- THE PROBLEM: Where a line of the material contains the string "joints", copy that line.

- INFORMATION SUPPLIED:
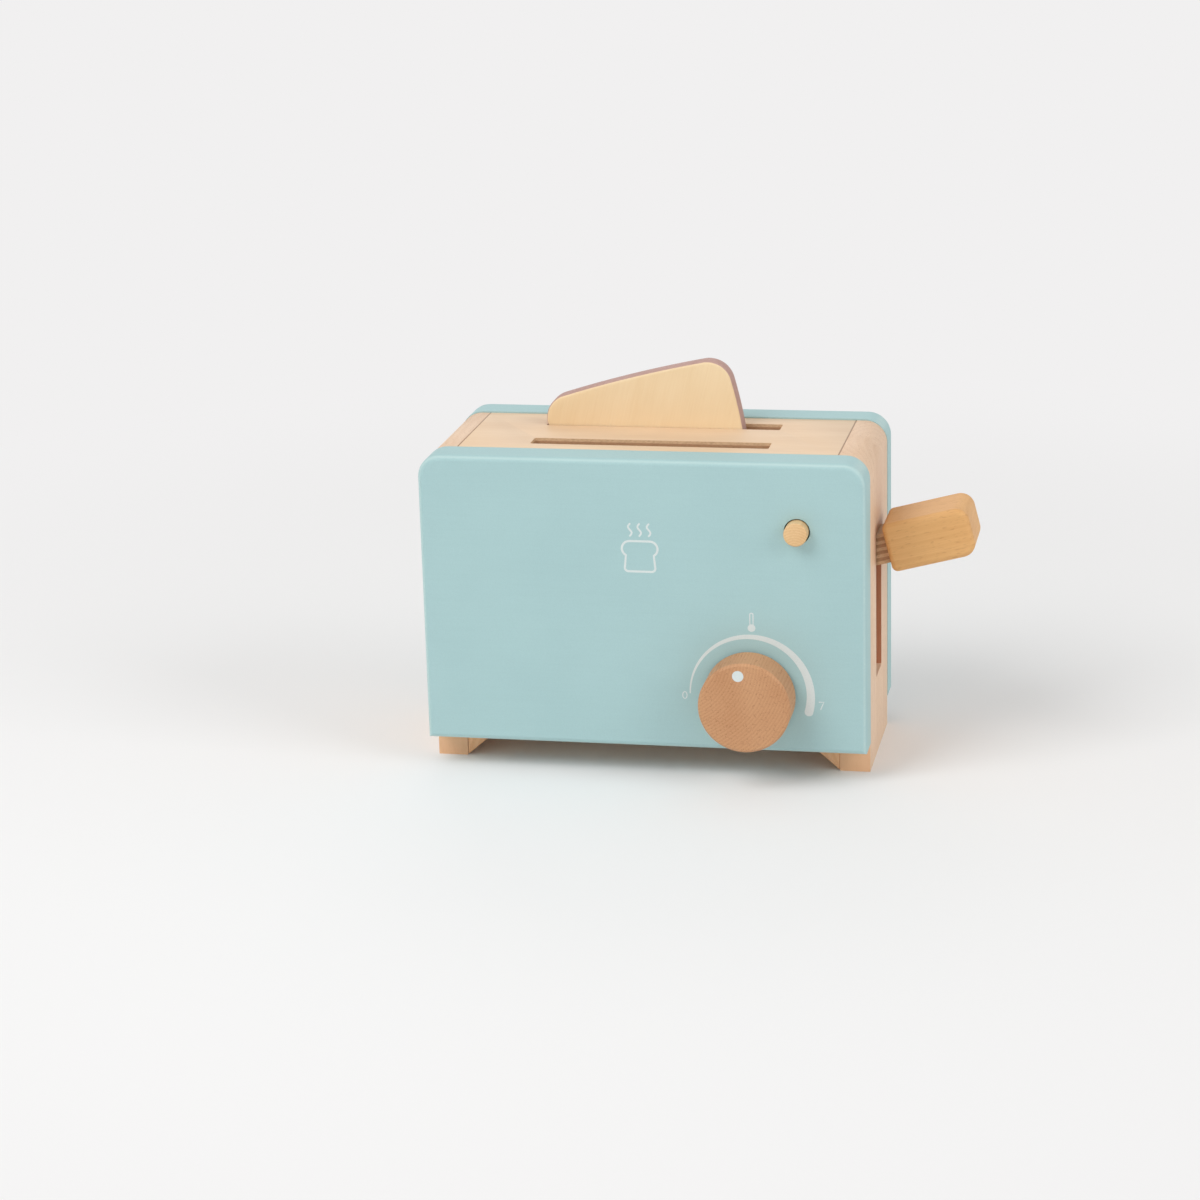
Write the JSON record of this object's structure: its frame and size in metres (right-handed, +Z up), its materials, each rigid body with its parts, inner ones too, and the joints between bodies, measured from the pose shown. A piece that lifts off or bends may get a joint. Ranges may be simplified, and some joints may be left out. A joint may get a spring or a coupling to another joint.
{
  "type": "toy toaster",
  "caption": "Wooden toy toaster: painted front and back panels on a natural wood core, with a lift lever, a turning knob, a push button and a slice of toast.",
  "frame": {"origin": "on the floor under the middle of the box, midway between the panels and between the side boards", "axes": "+X towards the side with the lever, +Y towards the back panel, +Z up"},
  "size_m": [0.2321, 0.1142, 0.1678],
  "materials": {
    "teal_paint": "matt water-based paint on solid wood",
    "beech": "oiled solid beech",
    "pale_wood": "clear-lacquered pale wood",
    "plywood": "clear-lacquered plywood with visible plies",
    "toast_paint": "pale wood slice with a painted crust",
    "steel": "zinc-plated steel",
    "magnet": "nickel-plated magnet",
    "felt": "wool felt"
  },
  "bodies": {
    "housing": {"front_panel": "teal_paint", "back_panel": "teal_paint", "left_side_board": "pale_wood", "right_side_board": "pale_wood", "top_plate": "plywood", "base_plate": "plywood", "left_foot_block": "pale_wood", "right_foot_block": "pale_wood", "panel_dowels": "beech", "corner_dowels": "beech", "pivot_axle": "steel", "axle_spacers": "beech", "upper_screw_eye": "steel", "stop_block": "beech", "base_magnet": "magnet", "stop_block_screws": "steel", "knob_washer": "felt", "button_guide_block": "beech", "button_spring": "steel", "return_spring": "steel"},
    "lever": {"lift_board": "plywood", "lever_handle": "beech", "handle_dowel": "beech", "board_magnet": "magnet", "lower_screw_eye": "steel"},
    "toast": {"toast_slice": "toast_paint"},
    "knob": {"knob": "beech", "knob_spindle": "beech", "spindle_collar": "beech", "collar_pin": "steel"},
    "button": {"button_peg": "beech", "button_collar": "beech"}
  },
  "joints": [
    {"name": "lever_press", "type": "hinge", "parent": "housing", "child": "lever", "pos_m": [-0.074, 0, 0.048], "axis": [0, 1, 0], "range_deg": [0, 11], "stiffness_Nm_per_rad": 0.4, "springref_deg": -45.84, "deforming": ["return_spring"]},
    {"name": "toast_lift", "type": "slide", "parent": "lever", "child": "toast", "axis": [-0.2504, 0, 0.9681], "range_m": [0, 0.09]},
    {"name": "knob_turn", "type": "hinge", "parent": "housing", "child": "knob", "pos_m": [0.046, -0.048, 0.038], "axis": [0, 1, 0], "continuous": true},
    {"name": "button_push", "type": "slide", "parent": "housing", "child": "button", "axis": [0, 1, 0], "range_m": [0, 0.005], "stiffness_N_per_m": 150, "springref_m": -0.006, "deforming": ["button_spring"]}
  ]
}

- ANSWER FOR THE TASK:
Write the JSON record of this object's structure: its frame and size in metres (right-handed, +Z up), its materials, each rigid body with its parts, inner ones too, and the joints between bodies, measured from the pose shown. A piece that lifts off or bends may get a joint. Ranges may be simplified, and some joints may be left out. A joint may get a spring or a coupling to another joint.
  "joints": [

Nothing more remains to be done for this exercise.